Allerdings sieht es aktuell nicht danach aus: Auf eine Anfrage von Tagesspiegel Background teilte das BMG mit, man prüfe „gegenwärtig, inwiefern es hinsichtlich der Erstattung von Arzneimitteln zur spezifischen Prävention übertragbarer Krankheiten gesetzgeberischen Handlungsbedarf gibt.“
Das Ergebnis der Prüfung müsse man abwarten: „Mit einer finalen Empfehlung zur Prävention von RSV-Erkrankungen wird 2024 gerechnet“.
Zumindest für den kommenden Winter sieht es also schlecht aus.
RSV-Prophylaxe bisher nur für Risikogruppen
Das BMG verweist auf Alternativen zu Nirsevimab: Für Säuglinge, die zu einer Risikogruppe gehören, gebe es den monoklonalen Antikörper Palivizumab. Dieser ist zwar schon seit 1999 zugelassen, allerdings eben nur für Hochrisikogruppen. Das sind
- Kinder, die in der 35. Schwangerschaftswoche oder früher geboren wurden und zu Beginn der RSV-Saison jünger als sechs Monate sind,
- Kinder unter zwei Jahren , die innerhalb der vorherigen sechs Monate wegen bronchopulmonaler Dysplasie behandelt wurden
- und Kinder unter zwei Jahren mit hämodynamisch signifikanten angeborenen Herzfehlern.
Diese Risikogruppen machen allerdings nur etwa zwei Prozent der Erkrankten aus, denn auch gesunde und reifgeborene Kinder erkranken schwer an RSV.
Eine Alternative zur Gesetzesänderung wäre die Empfehlung der Ständigen Impfkommission (STIKO): Sie ist in ihren Empfehlungen gesetzlich nicht auf Impfstoffe beschränkt, sondern darf auch Empfehlungen für spezifische Prophylaxemaßnahmen aussprechen. Sie könnte also auch den Einsatz von Nirsevimab empfehlen.
Eine schnelle Regelung ist allerdings auch hier nicht geplant: Laut Robert-Koch-Institut entwickelt die STIKO aktuell ein Modell, um die am besten geeignete Präventionsstrategie zu identifizieren. Mit einer Entscheidung sei nicht vor 2024 zu rechnen.
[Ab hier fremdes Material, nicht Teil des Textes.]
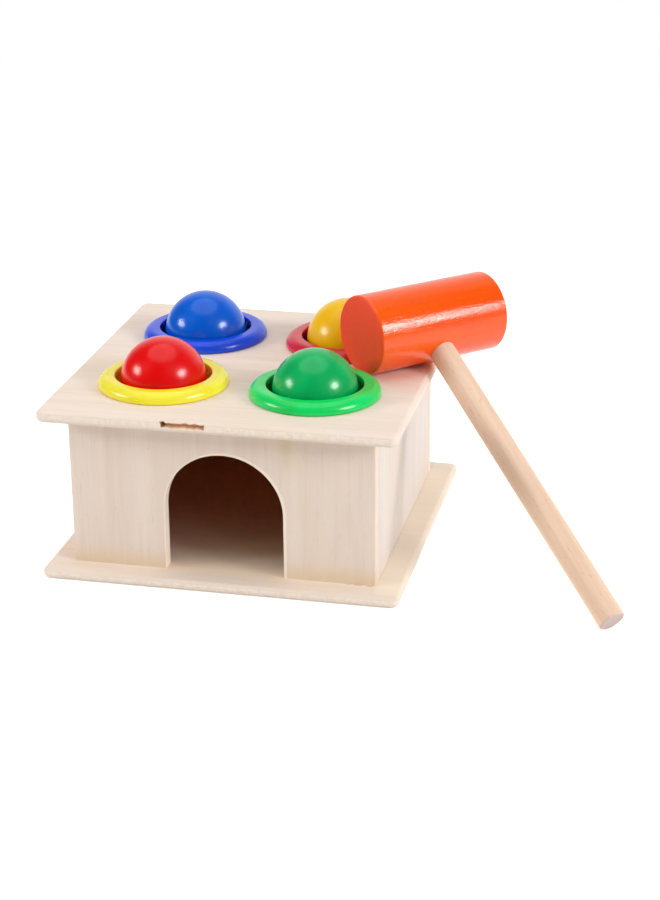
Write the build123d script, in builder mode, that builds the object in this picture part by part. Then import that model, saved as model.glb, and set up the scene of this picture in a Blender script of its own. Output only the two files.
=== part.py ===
# Wooden pounding toy: a plywood box whose top board holds four balls in plastic rings,
# and a loose hammer that lies across one corner of the box. Millimetres, +Z up.
# The origin is the middle of the base board's underside, and the doorway faces -Y.
import os
from math import asin, atan2, cos, hypot, radians, sin, sqrt

from build123d import *

os.makedirs("parts", exist_ok=True)

# Balls, and how far each ball's centre stands above the top board
ball_radius = 15.0
red_rise = 1.8
blue_rise = 1.8
green_rise = 1.0
yellow_rise = 2.2

# Plastic rings pressed into the top board
ball_gap = 1.9  # ball to the bore of its ring, all round
rim_width = 5.9
rim_height = 4.0  # above the board
rim_inner_round = 0.5  # from the flat crest down into the bore
rim_foot_round = 0.7  # the outer shoulder takes the rest of the height
sleeve_wall = 1.4  # the sleeve goes down through the board
sleeve_below = 1.6
bead_radius = 0.5  # snap bead round the sleeve, under the board
ring_fit = 0.1  # sleeve to the hole in the board, and bead to the board's underside

# Springy lip inside each ring, which holds the ball until it is struck through
lip_depth = 1.2  # from the board's top face down to the edge that the ball sits on
lip_root = 1.4
lip_tip = 0.8
seat_gap = 0.05  # ball to the lip's edge

# Boards of the box
ring_spacing = 8.6  # from one rim to the next
ring_margin = 12.6  # from a rim to the edge of the top board
plate_thickness = 4.3
plate_overhang = 8.85  # top board past the walls
wall_height = 54.0
wall_thickness = 5.0
base_thickness = 3.7
base_overhang = 9.35  # base board past the walls
board_round = 1.9  # sanded edges of the top board and the base board
board_corner = 3.0
wall_ease = 0.4  # eased edges of the walls and the doorway
round_limit_share = 0.48  # most of a board's thickness that one sanded edge takes

# Arched doorway in the front wall
door_side_gap = 5.95  # room beside a ball on its way out
door_lintel = 10.55  # wall left above the arch
door_shift = 0.55  # the arch is cut a little to the right of the middle

# Missing piece of core veneer, open at the top board's front edge
core_gap_length = 15.0
core_gap_height = 1.8
core_gap_depth = 3.0
core_gap_drop = 1.6  # from the board's top face to the middle of the gap
core_gap_shift = 10.4  # from the middle of the board to the middle of the gap, to the left

# Hammer
head_radius = 14.2
head_length = 53.4
head_round = 0.9
handle_radius = 4.65
handle_reach = 132.2  # from the head's axis to the free end
handle_past_axis = 7.0  # from the head's axis to the end inside the head
handle_round = 0.8
socket_gap = 0.05  # glue room round the handle in its socket

# Where the hammer lies: its head on the top board, its handle's end on the floor
head_turn = 44.5  # degrees from +X towards +Y
rest_gap = 0.2  # head to the board
ring_lean_gap = 0.1  # head to the rim of the ring that it leans on
path_gap = 0.3  # head to a ball that is lifted out past it
head_end_gap = 1.2  # end of the head to the ring in front of it
handle_edge_gap = 4.0  # handle to the edge of the top board, at least

# Sizes that follow
ring_bore = ball_radius + ball_gap
ring_radius = ring_bore + rim_width
rim_shoulder = rim_height - rim_foot_round
shoulder_middle = ring_radius - rim_shoulder
sleeve_radius = ring_bore + sleeve_wall
hole_radius = sleeve_radius + ring_fit
hole_pitch = 2 * ring_radius + ring_spacing
hole_offset = hole_pitch / 2
plate_side = hole_pitch + 2 * (ring_radius + ring_margin)
walls_outside = plate_side - 2 * plate_overhang
walls_inside = walls_outside - 2 * wall_thickness
base_side = walls_outside + 2 * base_overhang
wall_top = base_thickness + wall_height
plate_top = wall_top + plate_thickness
wall_middle = (walls_outside - wall_thickness) / 2
door_radius = ball_radius + door_side_gap
door_side_height = wall_height - door_lintel - door_radius

# Ring colour, ball colour, side along X, side along Y, rise of the ball
stations = [
    ("yellow", "red", -1, -1, red_rise),
    ("blue", "blue", -1, 1, blue_rise),
    ("green", "green", 1, -1, green_rise),
    ("red", "yellow", 1, 1, yellow_rise),
]

# Base board
base_round = min(board_round, base_thickness * round_limit_share)
with BuildPart() as base_board:
    with BuildSketch(Plane.XY):
        RectangleRounded(base_side, base_side, board_corner)
    extrude(amount=base_thickness)
    levels = base_board.edges().group_by(Axis.Z)
    fillet(levels[0] + levels[-1], radius=base_round)
base_board.part.label = "base_board"
export_step(base_board.part, "parts/base_board.step")

# Front wall, full width, with the arched doorway down to the base board
with BuildPart() as front_wall:
    with BuildSketch(Plane.XZ.offset(walls_outside / 2)):
        with Locations((0, base_thickness + wall_height / 2)):
            Rectangle(walls_outside, wall_height)
        with BuildLine():
            left_foot = (door_shift - door_radius, base_thickness)
            left_spring = (door_shift - door_radius, base_thickness + door_side_height)
            crown = (door_shift, base_thickness + door_side_height + door_radius)
            right_spring = (door_shift + door_radius, base_thickness + door_side_height)
            right_foot = (door_shift + door_radius, base_thickness)
            Line(left_foot, left_spring)
            ThreePointArc(left_spring, crown, right_spring)
            Polyline(right_spring, right_foot, left_foot)
        make_face(mode=Mode.SUBTRACT)
    extrude(amount=-wall_thickness)
    outer_face = front_wall.faces().sort_by(Axis.Y)[0]
    upright = outer_face.edges().filter_by(Axis.Z)
    arch = outer_face.edges().filter_by(GeomType.CIRCLE)
    fillet(upright + arch, radius=wall_ease)
front_wall.part.label = "front_wall"
export_step(front_wall.part, "parts/front_wall.step")

# Back wall, full width and closed
with BuildPart() as back_wall:
    with BuildSketch(Plane((0, wall_middle, base_thickness))):
        Rectangle(walls_outside, wall_thickness)
    extrude(amount=wall_height)
    outer_face = back_wall.faces().sort_by(Axis.Y)[-1]
    fillet(outer_face.edges().filter_by(Axis.Z), radius=wall_ease)
back_wall.part.label = "back_wall"
export_step(back_wall.part, "parts/back_wall.step")

# Side walls, butted between the front wall and the back wall
for side_name, side in (("left", -1), ("right", 1)):
    with BuildPart() as side_wall:
        with BuildSketch(Plane((side * wall_middle, 0, base_thickness))):
            Rectangle(wall_thickness, walls_inside)
        extrude(amount=wall_height)
    side_wall.part.label = f"{side_name}_wall"
    export_step(side_wall.part, f"parts/{side_name}_wall.step")

# Top board, with a hole for each ring and the gap in its core
plate_round = min(board_round, plate_thickness * round_limit_share)
with BuildPart() as top_board:
    with BuildSketch(Plane.XY.offset(wall_top)):
        RectangleRounded(plate_side, plate_side, board_corner)
    extrude(amount=plate_thickness)
    levels = top_board.edges().group_by(Axis.Z)
    fillet(levels[0] + levels[-1], radius=plate_round)
    with BuildSketch(Plane.XY.offset(wall_top)):
        with GridLocations(hole_pitch, hole_pitch, 2, 2):
            Circle(hole_radius)
    extrude(amount=plate_thickness, mode=Mode.SUBTRACT)
    with BuildSketch(Plane.XZ.offset(plate_side / 2)):
        with Locations((-core_gap_shift, plate_top - core_gap_drop)):
            SlotOverall(core_gap_length, core_gap_height)
    extrude(amount=-core_gap_depth, mode=Mode.SUBTRACT)
top_board.part.label = "top_board"
export_step(top_board.part, "parts/top_board.step")

# Rings, their lips and the balls
for ring_colour, ball_colour, x_side, y_side, rise in stations:
    station = Vector(x_side * hole_offset, y_side * hole_offset, plate_top)
    section = Plane(origin=station, x_dir=(1, 0, 0), z_dir=(0, -1, 0))
    upright_axis = Axis(station, (0, 0, 1))

    sleeve_end = -(plate_thickness + sleeve_below)
    with BuildPart() as ring:
        with BuildSketch(section):
            with BuildLine():
                inner_round_end = (ring_bore + rim_inner_round, rim_height)
                shoulder_top = (shoulder_middle, rim_height)
                shoulder_end = (ring_radius, rim_foot_round)
                foot_end = (ring_radius - rim_foot_round, 0)
                bore_top = (ring_bore, rim_height - rim_inner_round)
                RadiusArc(bore_top, inner_round_end, rim_inner_round)
                Line(inner_round_end, shoulder_top)
                RadiusArc(shoulder_top, shoulder_end, rim_shoulder)
                RadiusArc(shoulder_end, foot_end, rim_foot_round)
                Polyline(
                    foot_end,
                    (sleeve_radius, 0),
                    (sleeve_radius, sleeve_end),
                    (ring_bore, sleeve_end),
                    bore_top,
                )
            make_face()
            with Locations((sleeve_radius, -plate_thickness - ring_fit - bead_radius)):
                Circle(bead_radius)
        revolve(axis=upright_axis)
    ring.part.label = f"ring_{ring_colour}"
    export_step(ring.part, f"parts/ring_{ring_colour}.step")

    # The ball rests on the lip's upper inner edge, below its own middle
    lip_edge = sqrt((ball_radius + seat_gap) ** 2 - (rise + lip_depth) ** 2)
    with BuildPart() as lip:
        with BuildSketch(section):
            with BuildLine():
                Polyline(
                    (lip_edge, -lip_depth),
                    (ring_bore, -lip_depth),
                    (ring_bore, -lip_depth - lip_root),
                    (lip_edge, -lip_depth - lip_tip),
                    close=True,
                )
            make_face()
        revolve(axis=upright_axis)
    lip.part.label = f"lip_{ring_colour}"
    export_step(lip.part, f"parts/lip_{ring_colour}.step")

    ball_section = Plane(origin=station + Vector(0, 0, rise), x_dir=(1, 0, 0), z_dir=(0, -1, 0))
    with BuildPart() as ball:
        with BuildSketch(ball_section):
            with BuildLine():
                ThreePointArc((0, -ball_radius), (ball_radius, 0), (0, ball_radius))
                Line((0, ball_radius), (0, -ball_radius))
            make_face()
        revolve(axis=upright_axis)
    ball.part.label = f"ball_{ball_colour}"
    export_step(ball.part, f"parts/ball_{ball_colour}.step")

# The tilt at which the rounded end of the handle just meets the floor
head_middle_height = plate_top + rest_gap + head_radius
end_reach = handle_reach - handle_round
end_radius = handle_radius - handle_round
floor_turn = asin((head_middle_height - handle_round) / hypot(end_reach, end_radius))
handle_tilt = floor_turn - atan2(end_radius, end_reach)

# The head leans on the back right ring, but leaves the ball there its way up
along = Vector(cos(radians(head_turn)), sin(radians(head_turn)), 0)
across = Vector(sin(radians(head_turn)), -cos(radians(head_turn)), 0)
lean_reach = head_radius + rim_shoulder + ring_lean_gap
lean_rise = head_radius + rest_gap - rim_foot_round
lean_out = shoulder_middle + sqrt(lean_reach**2 - lean_rise**2)
path_out = ball_radius + head_radius + path_gap
head_out = max(lean_out, path_out)

# It lies as far in as the front right ring and the handle's way past the board let it
front_ring = Vector(0, -hole_pitch, 0)
ring_slide = front_ring.dot(along) + ring_radius + head_end_gap + head_length / 2
handle_drop = head_middle_height - plate_top - handle_edge_gap - handle_radius / cos(handle_tilt)
edge_inset = across.X * handle_drop * cos(handle_tilt) / sin(handle_tilt)
edge_x = plate_side / 2 - hole_offset - edge_inset
edge_slide = (edge_x - head_out * across.X) / along.X
head_slide = max(ring_slide, edge_slide)
back_ring = Vector(hole_offset, hole_offset, head_middle_height)
head_middle = back_ring + across * head_out + along * head_slide
handle_way = across * cos(handle_tilt) - Vector(0, 0, sin(handle_tilt))

# Hammer head, with a blind socket for the handle
with BuildPart() as hammer_head:
    with BuildSketch(Plane(origin=head_middle - along * (head_length / 2), z_dir=along)):
        Circle(head_radius)
    extrude(amount=head_length)
    fillet(hammer_head.edges().filter_by(GeomType.CIRCLE), radius=head_round)
    socket_floor = head_middle - handle_way * (handle_past_axis + socket_gap)
    with BuildSketch(Plane(origin=socket_floor, z_dir=handle_way)):
        Circle(handle_radius + socket_gap)
    extrude(amount=handle_past_axis + 2 * head_radius, mode=Mode.SUBTRACT)
hammer_head.part.label = "hammer_head"
export_step(hammer_head.part, "parts/hammer_head.step")

# Hammer handle
with BuildPart() as hammer_handle:
    with BuildSketch(Plane(origin=head_middle - handle_way * handle_past_axis, z_dir=handle_way)):
        Circle(handle_radius)
    extrude(amount=handle_past_axis + handle_reach)
    ends = hammer_handle.edges().filter_by(GeomType.CIRCLE)
    fillet(ends, radius=handle_round)
hammer_handle.part.label = "hammer_handle"
export_step(hammer_handle.part, "parts/hammer_handle.step")
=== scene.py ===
from math import cos, pi, radians, sin, sqrt, tan

import bmesh
import bpy
from mathutils import Matrix, Vector


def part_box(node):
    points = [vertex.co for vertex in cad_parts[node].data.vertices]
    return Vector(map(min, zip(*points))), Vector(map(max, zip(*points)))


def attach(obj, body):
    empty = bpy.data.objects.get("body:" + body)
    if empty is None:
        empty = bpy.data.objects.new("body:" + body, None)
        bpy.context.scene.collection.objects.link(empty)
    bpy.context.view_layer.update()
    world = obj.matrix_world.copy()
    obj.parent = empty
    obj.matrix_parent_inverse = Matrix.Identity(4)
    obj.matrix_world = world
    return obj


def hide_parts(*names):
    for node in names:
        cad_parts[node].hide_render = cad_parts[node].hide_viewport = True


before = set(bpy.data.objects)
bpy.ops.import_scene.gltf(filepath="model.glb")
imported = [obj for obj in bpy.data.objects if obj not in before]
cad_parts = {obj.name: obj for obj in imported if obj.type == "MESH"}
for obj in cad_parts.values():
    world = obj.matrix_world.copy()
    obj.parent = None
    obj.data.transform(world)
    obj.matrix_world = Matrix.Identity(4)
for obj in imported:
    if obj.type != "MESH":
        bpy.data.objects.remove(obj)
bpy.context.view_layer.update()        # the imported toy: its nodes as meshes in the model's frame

# Dresses the wooden pounding toy: plywood box, plastic rings, lacquered balls and the hammer.
# Metres, in the frame of the imported model, with the doorway facing -Y.
mm = 0.001
nearby = 0.1 * mm        # points closer than this count as one place
print("frame loaded with", len(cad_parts), "nodes")

# Camera, where the photograph was taken from
shot = {
    "place": (0.1800, -0.6826, 0.3079),
    "azimuth": 12.71,
    "elevation": 21.62,
    "roll": -0.5,
    "focalPixels": 2082.7,
    "longSidePixels": 900,
    "filmWidth": 36.0,
}
aim = (
    Matrix.Rotation(radians(shot["azimuth"]), 3, "Z")
    @ Matrix.Rotation(radians(90 - shot["elevation"]), 3, "X")
    @ Matrix.Rotation(radians(shot["roll"]), 3, "Z")
)
bpy.ops.object.camera_add(location=shot["place"], rotation=aim.to_euler())
camera = bpy.context.object
camera.name = "photoCamera"
camera.data.sensor_width = shot["filmWidth"]
camera.data.lens = shot["focalPixels"] / shot["longSidePixels"] * shot["filmWidth"]
camera.data.clip_start = 0.01
camera.data.clip_end = 30
bpy.context.scene.camera = camera
print("camera placed")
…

Es ist verständlich, dass die STIKO jeden Wirkstoff sorgfältig prüfen muss, bevor er für den Einsatz in der Breite zugelassen wird. Trotzdem wünschen sich Eltern und Kinderärzte eine pragmatische Lösung vor dem nächsten Winter. Die könnte von den Krankenkassen selbst kommen., die die Prophylaxe mit Nirsevimab auf freiwilliger Basis übernehmen könnten.
Dann hätten die Versicherten immer noch keinen regelhaften Anspruch auf die Kostenübernahme, aber als Übergangslösung, bis STIKO und BMG ihre jeweiligen Prüfungen abgeschlossen haben, wäre das durchaus denkbar. Bis jetzt hat sich der GKV-Spitzenverband auf Anfragen nicht definitv geäußert, verwies aber auf Beratungen im Gemeinsamen Bundesausschusss (G‑BA).
* Hintergrundinformationen zur Studie: Die länderübergreifende europäische Studie untersuchte die Prävention von RSV-bedingten Hospitalisierungen durch monoklonale Antikörper. Dabei wurden Wirksamkeit und Sicherheit einer intramuskulär verabreichten Einzeldosis Nirsevimab beurteilt. Es nahmen europaweit über 8.000 Säuglinge an fast 250 Standorten teil. Die Datenerhebung erfolgte während der vergangenen RSV-Saison unter realen praxisnahen Bedingungen.